La relance se dessine. Mais est-ce que cela mène aussi à un allègement de la situation pour les chômeurs ?

Cela va sûrement encore durer un certain temps. Les travailleurs les plus âgés restent particulièrement sous pression. Qui perd aujourd’hui sa place à plus de 55 ans ne retrouve en général quasi plus de poste fixe. Pour eux, cette révision serait catastrophique. Pour les jeunes, il est décisif qu’ils puissent entrer rapidement dans la vie professionnelle, car notre futur dépend d’eux. Cela nécessite des efforts particuliers.

Que peuvent apporter les syndicats sur ce point ?

L’engagement syndical, en particulier avec les membres de la base, est décisif. C’est seulement ainsi que nous ferons entendre des exigences légitimes, qui seraient sinon ignorées. Que ce soit pour des mesures favorisant la conjoncture dans les régions où celà est nécessaire, mais aussi pour les exigences d’investissements supplémentaires dans la formation continue et pour le changement écologique dont on a besoin pour créer de nouvelles places de travail durables.
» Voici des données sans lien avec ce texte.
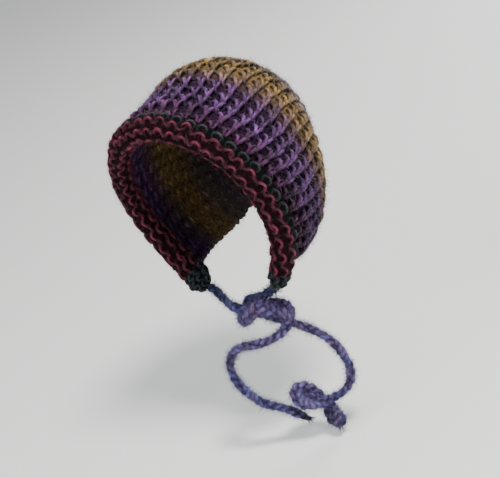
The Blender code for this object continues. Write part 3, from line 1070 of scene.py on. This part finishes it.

Regardons encore un peu plus en avant. La pression sur les institutions sociales au Parlement reste grande. Est-ce qu’un succès du référendum changerait quelque chose à cela ?
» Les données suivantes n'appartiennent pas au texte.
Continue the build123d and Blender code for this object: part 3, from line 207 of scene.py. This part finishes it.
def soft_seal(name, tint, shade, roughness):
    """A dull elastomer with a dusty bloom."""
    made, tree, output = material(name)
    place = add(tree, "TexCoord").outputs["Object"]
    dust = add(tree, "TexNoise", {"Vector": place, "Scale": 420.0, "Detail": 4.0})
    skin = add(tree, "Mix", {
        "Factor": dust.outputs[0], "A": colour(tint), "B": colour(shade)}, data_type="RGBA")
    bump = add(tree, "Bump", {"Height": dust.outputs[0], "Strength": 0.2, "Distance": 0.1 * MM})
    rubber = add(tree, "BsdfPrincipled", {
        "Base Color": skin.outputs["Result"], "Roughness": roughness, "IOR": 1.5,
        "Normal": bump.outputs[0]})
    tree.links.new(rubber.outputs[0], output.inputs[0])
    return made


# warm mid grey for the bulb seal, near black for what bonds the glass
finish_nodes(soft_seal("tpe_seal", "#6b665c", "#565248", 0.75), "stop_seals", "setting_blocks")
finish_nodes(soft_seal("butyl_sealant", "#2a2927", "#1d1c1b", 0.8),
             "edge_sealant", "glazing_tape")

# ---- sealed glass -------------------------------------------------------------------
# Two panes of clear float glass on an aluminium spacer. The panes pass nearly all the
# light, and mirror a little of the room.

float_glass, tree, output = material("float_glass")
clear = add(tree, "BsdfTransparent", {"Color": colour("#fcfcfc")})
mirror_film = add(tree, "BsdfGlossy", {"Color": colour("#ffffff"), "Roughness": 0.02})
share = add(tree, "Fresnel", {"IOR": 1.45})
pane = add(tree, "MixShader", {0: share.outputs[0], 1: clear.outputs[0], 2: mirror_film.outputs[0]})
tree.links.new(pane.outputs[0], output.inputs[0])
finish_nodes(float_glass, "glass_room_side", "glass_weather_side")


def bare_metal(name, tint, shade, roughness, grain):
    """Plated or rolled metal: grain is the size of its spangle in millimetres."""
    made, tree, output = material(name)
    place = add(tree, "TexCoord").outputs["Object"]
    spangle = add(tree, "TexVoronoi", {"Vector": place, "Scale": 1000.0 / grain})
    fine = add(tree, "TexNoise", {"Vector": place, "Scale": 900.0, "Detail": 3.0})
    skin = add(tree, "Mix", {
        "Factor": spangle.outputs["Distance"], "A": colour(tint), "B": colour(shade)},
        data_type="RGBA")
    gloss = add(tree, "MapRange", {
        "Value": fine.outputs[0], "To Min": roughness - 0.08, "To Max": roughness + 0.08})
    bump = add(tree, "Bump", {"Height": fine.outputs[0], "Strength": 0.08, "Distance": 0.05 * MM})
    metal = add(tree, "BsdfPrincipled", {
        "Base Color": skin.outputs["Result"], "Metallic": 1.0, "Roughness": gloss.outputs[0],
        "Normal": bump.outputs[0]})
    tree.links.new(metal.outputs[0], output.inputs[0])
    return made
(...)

Oui ! La victoire éclatante sur le 2e pilier a montré quelques changements et les bourgeois ont aussi remarqué qu’on ne se laisse pas juste marcher dessus. La voix du peuple peut stopper les plans de démantèlement. Mais beaucoup n’ont encore pas saisi, et c’est pourquoi il est essentiel qu’il y ait un NON clair à la révision de la LACI. Il semble que le Conseil fédéral veuille déjà agender la votation en septembre. Cela veut dire que nous devons rapidement et clairement donner notre position aux gens. Si nous réussissons à gagner aussi ce référendum, les gens penseront différemment. Ensuite ils réfléchiront s’ils veulent vraiment se battre au Parlement pour les propositions de démantèlement de l’AVS. Il est décisif qu’il y ait à nouveau un NON clair.